Другой чудесный случай, связанный с проблемой соблюдения субботы в школе, произошел в один из воскресных дней 1948 года, когда мне было восемь лет. Я проходил мимо моего любимого хауза на Ширабадской улице, но при всей своей любви к хаузу я прошел на этот раз мимо ныряющих туда ребят и повернул на перпендикулярную к Ширабадской улицу в глубокой задумчивости. Проблема состояла в том, что я не знал, что мне ответить завтра утром в понедельник, почему меня не было в школе в субботу. В прошлый понедельник мне торжественно обещали: “Если не придешь в следующую субботу, твой папа будет в тюрьме”.
Вдруг меня останавливает человек с белой бородой и строго спрашивает: “Почему ты такой угрюмый?”. Сначала я боялся раскрыть ему свою проблему, но потом, посмотрев на его священное лицо, рассказал ему всю правду. Этим человеком оказался раби Рефоэл Худойдатов. Он взял меня за руку и повел в дом ашкеназского раввина.
В этом доме сидело высшее еврейское подпольное руководство города, состоявшее из четырех человек: официальный раввин Самарканда Марьяновский Шмарьяѓу, прибывший из Кременчуга; раби Рахмиэль Ходош; раби Элияѓу Левин – Паричер из местечка Парич; раби Борух Духман, известный хасид; а также р. Хизкия Кайков и р. Авраѓам Борухов.

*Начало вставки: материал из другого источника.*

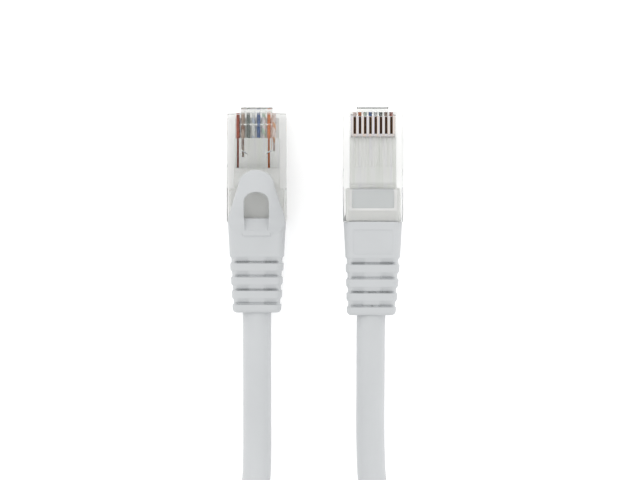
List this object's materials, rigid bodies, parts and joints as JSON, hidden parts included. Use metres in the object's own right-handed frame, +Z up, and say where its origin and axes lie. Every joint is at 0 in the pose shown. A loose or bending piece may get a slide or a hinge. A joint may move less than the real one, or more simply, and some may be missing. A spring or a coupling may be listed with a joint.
{
  "type": "ethernet patch cable",
  "caption": "Grey network patch cable: clear modular plugs with latches and ribbed snagless boots on both ends, spare length folded into a tied hank.",
  "frame": {"origin": "on the surface the cable lies on, under the middle of the two plugs and their boots", "axes": "-Y towards the noses of both plugs, +Y along the cable to the hank, +X from plug B to plug A, +Z up"},
  "size_m": [0.0522, 0.1757, 0.0142],
  "materials": {
    "clear_plastic": "clear moulded polycarbonate, glossy",
    "milky_plastic": "milky translucent moulded plastic",
    "mould_grey": "light grey over-moulded plastic, satin",
    "jacket_grey": "light grey PVC jacket, satin",
    "boot_grey": "light grey soft PVC, satin",
    "contact_gold": "gold-plated contact blade",
    "tie_white": "white plastic-covered twist tie",
    "wire_white_orange": "wire insulation, white and orange striped",
    "wire_orange": "wire insulation, orange",
    "wire_white_green": "wire insulation, white and green striped",
    "wire_blue": "wire insulation, blue",
    "wire_white_blue": "wire insulation, white and blue striped",
    "wire_green": "wire insulation, green",
    "wire_white_brown": "wire insulation, white and brown striped",
    "wire_brown": "wire insulation, brown"
  },
  "bodies": {
    "cable": {"plug_body_a": "clear_plastic", "load_bar_a": "milky_plastic", "strain_relief_bar_a": "clear_plastic", "inner_mould_a": "mould_grey", "jacket_end_a": "jacket_grey", "boot_a": "boot_grey", "contact_1_a": "contact_gold", "wire_1_a": "wire_white_orange", "contact_2_a": "contact_gold", "wire_2_a": "wire_orange", "contact_3_a": "contact_gold", "wire_3_a": "wire_white_green", "contact_4_a": "contact_gold", "wire_4_a": "wire_blue", "contact_5_a": "contact_gold", "wire_5_a": "wire_white_blue", "contact_6_a": "contact_gold", "wire_6_a": "wire_green", "contact_7_a": "contact_gold", "wire_7_a": "wire_white_brown", "contact_8_a": "contact_gold", "wire_8_a": "wire_brown", "plug_body_b": "clear_plastic", "load_bar_b": "milky_plastic", "strain_relief_bar_b": "clear_plastic", "inner_mould_b": "mould_grey", "jacket_end_b": "jacket_grey", "boot_b": "boot_grey", "contact_1_b": "contact_gold", "wire_1_b": "wire_white_orange", "contact_2_b": "contact_gold", "wire_2_b": "wire_orange", "contact_3_b": "contact_gold", "wire_3_b": "wire_white_green", "contact_4_b": "contact_gold", "wire_4_b": "wire_blue", "contact_5_b": "contact_gold", "wire_5_b": "wire_white_blue", "contact_6_b": "contact_gold", "wire_6_b": "wire_green", "contact_7_b": "contact_gold", "wire_7_b": "wire_white_brown", "contact_8_b": "contact_gold", "wire_8_b": "wire_brown", "cable_lead_a": "jacket_grey", "cable_lead_b": "jacket_grey", "cable_hank": "jacket_grey", "hank_tie_a": "tie_white", "hank_tie_b": "tie_white"},
    "latch_a": {"latch_a": "clear_plastic"},
    "latch_cover_a": {"latch_cover_a": "boot_grey"},
    "latch_b": {"latch_b": "clear_plastic"},
    "latch_cover_b": {"latch_cover_b": "boot_grey"}
  },
  "joints": [
    {"name": "latch_cover_a_press", "type": "hinge", "parent": "cable", "child": "latch_cover_a", "pos_m": [0.0114, 0.0039, 0.0088], "axis": [1, 0, 0], "range_deg": [0, 12.75], "stiffness_Nm_per_rad": 0.1},
    {"name": "latch_a_press", "type": "hinge", "parent": "cable", "child": "latch_a", "pos_m": [0.0114, -0.0195, 0.0069], "axis": [-1, 0, 0], "range_deg": [0, 7.5], "stiffness_Nm_per_rad": 0.1},
    {"name": "latch_cover_b_press", "type": "hinge", "parent": "cable", "child": "latch_cover_b", "pos_m": [-0.0114, 0.0039, 0.0046], "axis": [-1, 0, 0], "range_deg": [0, 12.75], "stiffness_Nm_per_rad": 0.1},
    {"name": "latch_b_press", "type": "hinge", "parent": "cable", "child": "latch_b", "pos_m": [-0.0114, -0.0195, 0.0065], "axis": [1, 0, 0], "range_deg": [0, 7.5], "stiffness_Nm_per_rad": 0.1}
  ],
  "couplings": [
    {"joint": "latch_a_press", "follows": "latch_cover_a_press", "ratio": 0.588},
    {"joint": "latch_b_press", "follows": "latch_cover_b_press", "ratio": 0.588}
  ]
}
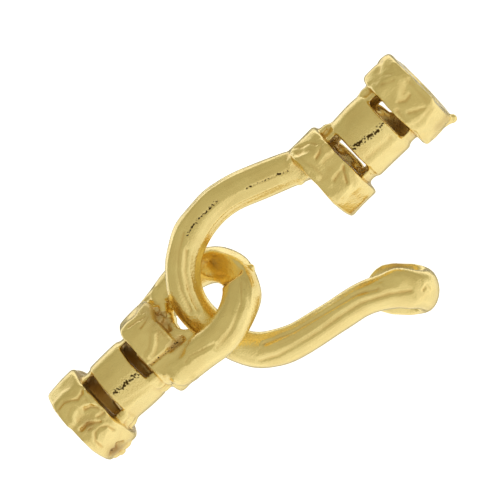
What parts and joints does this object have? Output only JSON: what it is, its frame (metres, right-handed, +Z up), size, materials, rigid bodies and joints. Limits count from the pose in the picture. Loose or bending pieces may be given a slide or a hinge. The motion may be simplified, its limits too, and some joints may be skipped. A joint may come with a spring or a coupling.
{
  "type": "hook and eye clasp",
  "caption": "Cast hook and eye clasp for a round cord, hooked together, each half ending in a banded and slotted socket that the cord is glued into.",
  "frame": {"origin": "middle of the clasp's box, on the surface that it lies on", "axes": "+X from the eye half's mouth towards the hook half's, +Z up from the surface"},
  "size_m": [0.0403, 0.02, 0.0093],
  "materials": {
    "gold_plate": "polished gold plate over cast metal, lightly hammered"
  },
  "bodies": {
    "root": {"hook_half": "gold_plate", "eye_half": "gold_plate"}
  },
  "joints": []
}
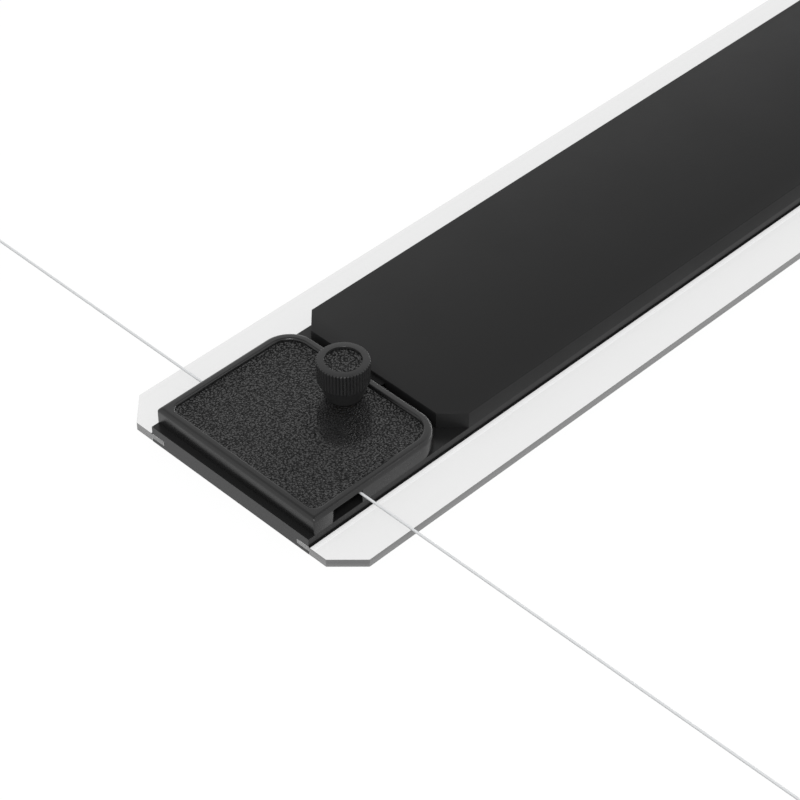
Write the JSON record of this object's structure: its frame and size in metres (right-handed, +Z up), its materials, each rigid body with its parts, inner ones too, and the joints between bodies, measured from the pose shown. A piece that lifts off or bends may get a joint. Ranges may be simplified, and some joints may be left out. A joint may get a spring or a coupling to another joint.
{
  "type": "parallel straightedge",
  "caption": "Parallel straightedge: a long black blade with clear edges, guided across a drawing board by crossed wires over pulleys in its end caps, with a brake knob at each end.",
  "frame": {"origin": "under the middle of the blade, on the plane that its glide pads rest on", "axes": "+X along the blade, away from the pictured end; +Y to the back of the board; +Z up"},
  "size_m": [0.762, 0.4146, 0.0262],
  "materials": {
    "core_black": "matt black laminate",
    "cover_black": "satin black",
    "cap_black": "glossy black with a grained panel",
    "knob_black": "satin black, knurled",
    "clear_acrylic": "clear, polished",
    "steel": "zinc plated",
    "bearing_steel": "ground",
    "brass": "turned",
    "white_nylon": "natural white",
    "pale_nylon": "natural",
    "brake_rubber": "hard rubber",
    "coated_wire": "pale grey coating"
  },
  "bodies": {
    "board_anchors": {"near_rear_bracket": "steel", "near_front_bracket": "steel", "far_rear_bracket": "steel", "far_front_bracket": "steel", "near_rear_terminal": "brass", "near_front_terminal": "brass", "far_rear_terminal": "brass", "far_front_terminal": "brass", "near_rear_wire": "coated_wire", "near_front_wire": "coated_wire", "far_rear_wire": "coated_wire", "far_front_wire": "coated_wire"},
    "blade": {"core_board": "core_black", "rear_clear_edge": "clear_acrylic", "front_clear_edge": "clear_acrylic", "centre_cover": "cover_black", "wire_bridge": "pale_nylon", "inner_wire_over": "coated_wire", "inner_wire_under": "coated_wire", "near_end_cap": "cap_black", "far_end_cap": "cap_black", "near_pulley_plate": "steel", "far_pulley_plate": "steel", "near_brake_bush": "brass", "far_brake_bush": "brass", "near_rear_axle": "steel", "near_front_axle": "steel", "far_rear_axle": "steel", "far_front_axle": "steel", "near_rear_bearing_inner_ring": "bearing_steel", "near_front_bearing_inner_ring": "bearing_steel", "far_rear_bearing_inner_ring": "bearing_steel", "far_front_bearing_inner_ring": "bearing_steel", "near_rear_cap_screw": "steel", "near_front_cap_screw": "steel", "far_rear_cap_screw": "steel", "far_front_cap_screw": "steel", "near_rear_glide_pad": "white_nylon", "near_front_glide_pad": "white_nylon", "far_rear_glide_pad": "white_nylon", "far_front_glide_pad": "white_nylon"},
    "near_rear_wheel": {"near_rear_pulley": "white_nylon", "near_rear_bearing_outer_ring": "bearing_steel", "near_rear_ball_ring": "bearing_steel"},
    "near_front_wheel": {"near_front_pulley": "white_nylon", "near_front_bearing_outer_ring": "bearing_steel", "near_front_ball_ring": "bearing_steel"},
    "far_rear_wheel": {"far_rear_pulley": "white_nylon", "far_rear_bearing_outer_ring": "bearing_steel", "far_rear_ball_ring": "bearing_steel"},
    "far_front_wheel": {"far_front_pulley": "white_nylon", "far_front_bearing_outer_ring": "bearing_steel", "far_front_ball_ring": "bearing_steel"},
    "near_knob": {"near_brake_knob": "knob_black", "near_brake_stud": "steel"},
    "far_knob": {"far_brake_knob": "knob_black", "far_brake_stud": "steel"},
    "near_shoe": {"near_brake_shoe": "brake_rubber"},
    "far_shoe": {"far_brake_shoe": "brake_rubber"}
  },
  "joints": [
    {"name": "blade_travel", "type": "slide", "parent": "board_anchors", "child": "blade", "axis": [0, 1, 0], "range_m": [-0.16, 0.096], "deforming": ["near_rear_wire", "near_front_wire", "far_rear_wire", "far_front_wire"]},
    {"name": "near_rear_wheel_spin", "type": "hinge", "parent": "blade", "child": "near_rear_wheel", "pos_m": [-0.34925, 0.014, 0.0097], "axis": [0, 0, 1], "continuous": true},
    {"name": "near_front_wheel_spin", "type": "hinge", "parent": "blade", "child": "near_front_wheel", "pos_m": [-0.34925, -0.014, 0.0097], "axis": [0, 0, 1], "continuous": true},
    {"name": "far_rear_wheel_spin", "type": "hinge", "parent": "blade", "child": "far_rear_wheel", "pos_m": [0.34925, 0.014, 0.0097], "axis": [0, 0, 1], "continuous": true},
    {"name": "far_front_wheel_spin", "type": "hinge", "parent": "blade", "child": "far_front_wheel", "pos_m": [0.34925, -0.014, 0.0097], "axis": [0, 0, 1], "continuous": true},
    {"name": "near_brake_turn", "type": "hinge", "parent": "blade", "child": "near_knob", "pos_m": [-0.33355, -0.00085, 0.01225], "axis": [0, 0, -1], "range_deg": [0, 240]},
    {"name": "far_brake_turn", "type": "hinge", "parent": "blade", "child": "far_knob", "pos_m": [0.33355, 0.00085, 0.01225], "axis": [0, 0, -1], "range_deg": [0, 240]},
    {"name": "near_shoe_lift", "type": "slide", "parent": "blade", "child": "near_shoe", "axis": [0, 0, 1], "range_m": [0, 0.000466]},
    {"name": "far_shoe_lift", "type": "slide", "parent": "blade", "child": "far_shoe", "axis": [0, 0, 1], "range_m": [0, 0.000466]}
  ],
  "couplings": [
    {"joint": "near_rear_wheel_spin", "follows": "blade_travel", "rad_per_m": 100},
    {"joint": "near_front_wheel_spin", "follows": "blade_travel", "rad_per_m": 100},
    {"joint": "far_rear_wheel_spin", "follows": "blade_travel", "rad_per_m": -100},
    {"joint": "far_front_wheel_spin", "follows": "blade_travel", "rad_per_m": -100},
    {"joint": "near_brake_turn", "follows": "near_shoe_lift", "rad_per_m": 8976},
    {"joint": "far_brake_turn", "follows": "far_shoe_lift", "rad_per_m": 8976}
  ]
}
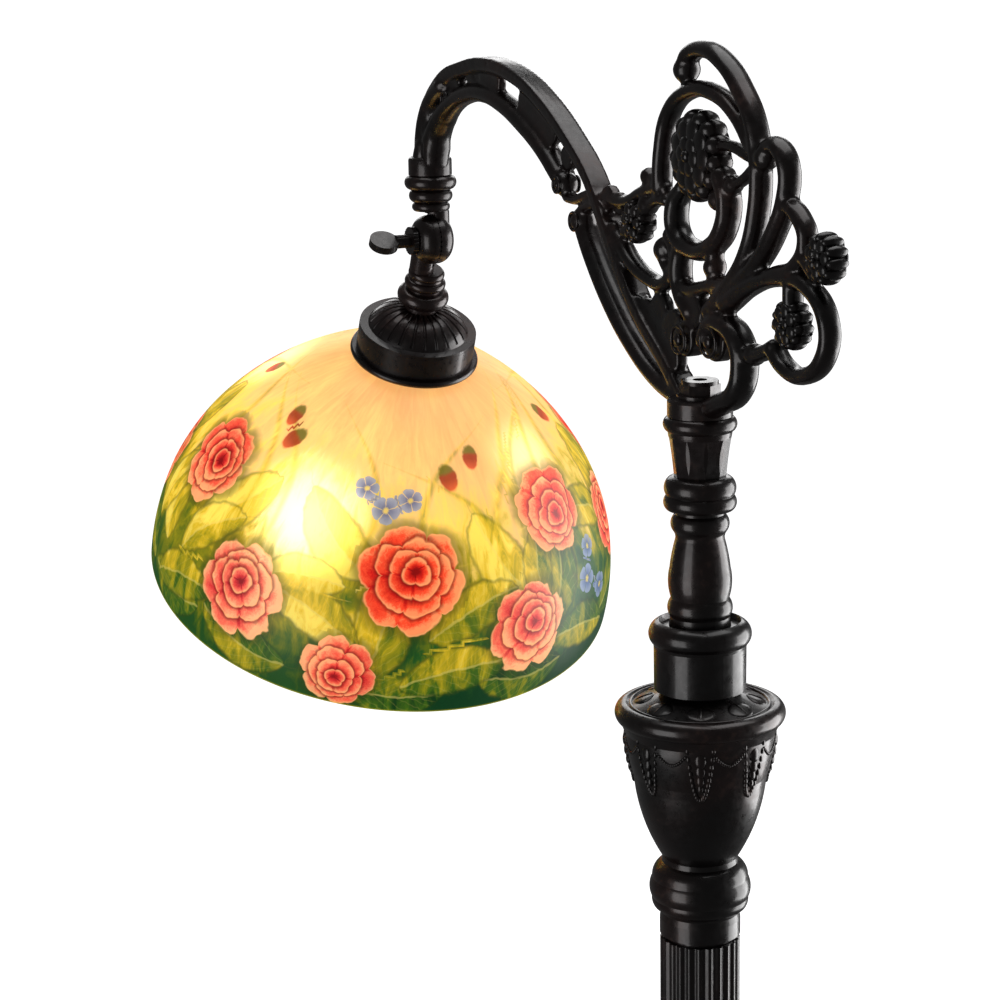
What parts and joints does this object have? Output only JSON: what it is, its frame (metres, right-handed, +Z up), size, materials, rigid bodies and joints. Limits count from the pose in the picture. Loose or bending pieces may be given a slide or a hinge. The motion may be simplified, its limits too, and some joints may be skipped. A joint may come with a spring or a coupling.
{
  "type": "bridge floor lamp",
  "caption": "Floor lamp with a weighted base, a fluted pole and a cast scrollwork arm that carries a tilting bell shade over a screw-in bulb.",
  "frame": {"origin": "centre of the base's underside, on the pole's axis, at floor level", "axes": "+Z up along the pole; the arm carries the shade towards -X and its scrollwork's tail points to +X; the clamp key faces -Y"},
  "size_m": [0.63, 0.2654, 1.5253],
  "materials": {
    "bronze": "glossy dark bronze",
    "felt": "felt",
    "iron": "rough",
    "bushing": "matte",
    "plated_steel": "zinc plated",
    "painted_glass": "hand painted inside, satin",
    "brass": "satin",
    "liner": "pressed fibre",
    "porcelain": "unglazed",
    "screw_shell": "bright",
    "bulb_glass": "frosted"
  },
  "bodies": {
    "stand": {"foot_pad": "felt", "base_casting": "bronze", "base_weight": "iron", "cord_bushing": "bushing", "base_washer": "plated_steel", "base_nut": "plated_steel", "foot_cup": "bronze", "lower_column": "bronze", "knop": "bronze", "upper_column": "bronze", "column_cap": "bronze", "urn": "bronze", "drip_dish": "bronze", "collar_drum": "bronze", "turned_neck": "bronze", "double_bead": "bronze", "faceted_collar": "bronze", "lower_rod": "plated_steel", "upper_rod": "plated_steel", "rod_coupling": "plated_steel", "top_washer": "bronze", "top_nut": "bronze", "top_cap": "bronze", "bridge_arm": "bronze", "swivel_nipple": "plated_steel", "swivel_upper_half": "bronze"},
    "shade_head": {"swivel_lower_half": "bronze", "fluted_cap": "bronze", "fitter_ring": "bronze", "glass_shade": "painted_glass", "shade_washer": "brass", "socket_locknut": "plated_steel", "socket_cap": "brass", "lamp_nipple": "plated_steel", "socket_shell": "brass", "socket_liner": "liner", "socket_block": "porcelain", "socket_screw_shell": "screw_shell", "socket_contact": "brass"},
    "key": {"clamp_key": "bronze"},
    "bulb": {"bulb_base": "screw_shell", "bulb_tip": "brass", "bulb_glass": "bulb_glass"}
  },
  "joints": [
    {"name": "shade_tilt", "type": "hinge", "parent": "stand", "child": "shade_head", "pos_m": [-0.2907, 0, 1.4073], "axis": [0, 1, 0], "range_deg": [-40, 55]},
    {"name": "clamp_key_turn", "type": "hinge", "parent": "stand", "child": "key", "pos_m": [-0.2907, 0, 1.4073], "axis": [0, 1, 0], "range_deg": [-90, 90]},
    {"name": "bulb_unscrew", "type": "slide", "parent": "shade_head", "child": "bulb", "axis": [-0.3907, 0, -0.9205], "range_m": [0, 0.026]}
  ]
}
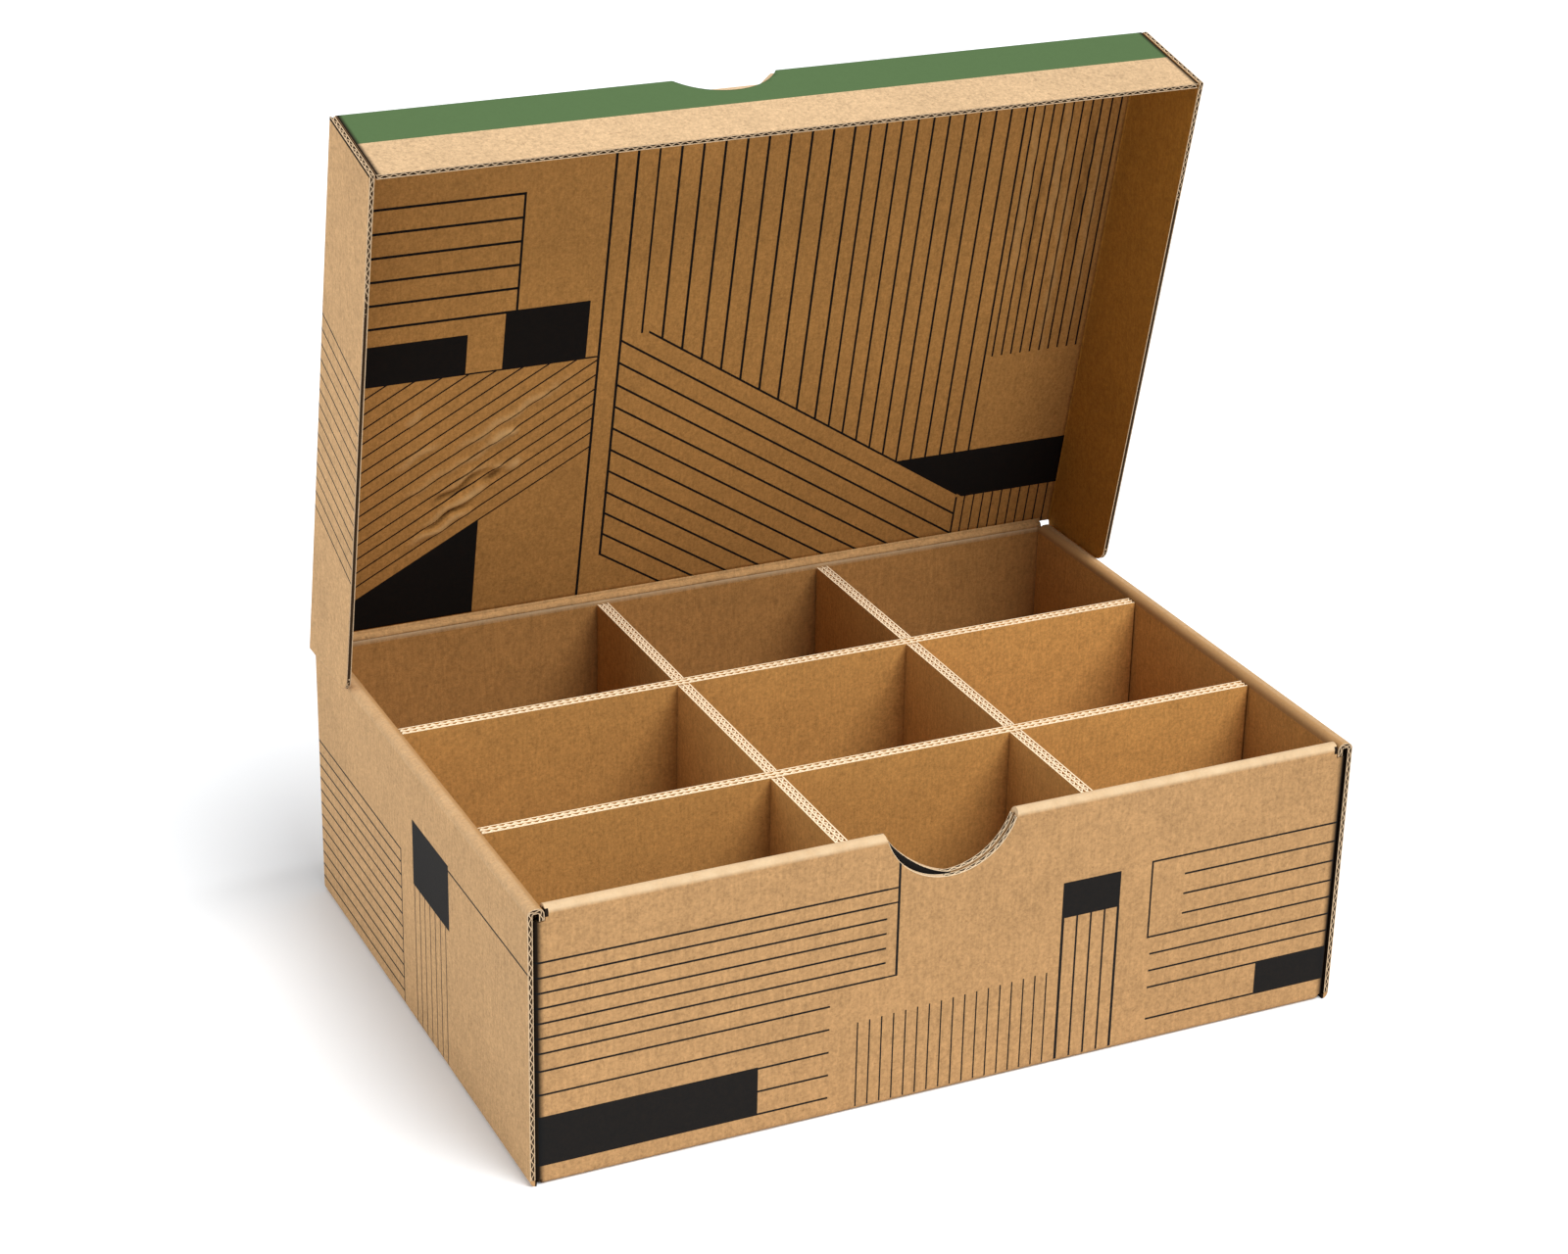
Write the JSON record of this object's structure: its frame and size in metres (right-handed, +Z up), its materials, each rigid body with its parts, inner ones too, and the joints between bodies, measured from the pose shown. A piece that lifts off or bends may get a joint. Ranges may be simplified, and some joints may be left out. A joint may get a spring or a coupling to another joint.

Когда мы зашли, рав Худойдатов начал очень возбужденно рассказывать о моей проблеме. Они принесли тарелку с разными видами еды, чтобы проверить, знаю ли я, на что надо сначала благословлять. Я, конечно, благословил в правильном порядке. Тогда рав Шмарьяѓу сказал, что займется моим вопросом. Утром я пошел в школу, и никто ни о чем меня не спросил.
Для решения моей проблемы раввины пригласили Йосефа Шифа, который управлял промышленностью Самарканда, и попросили помочь. Тот вызвал директора школы и договорился с ним, чтобы меня не трогали.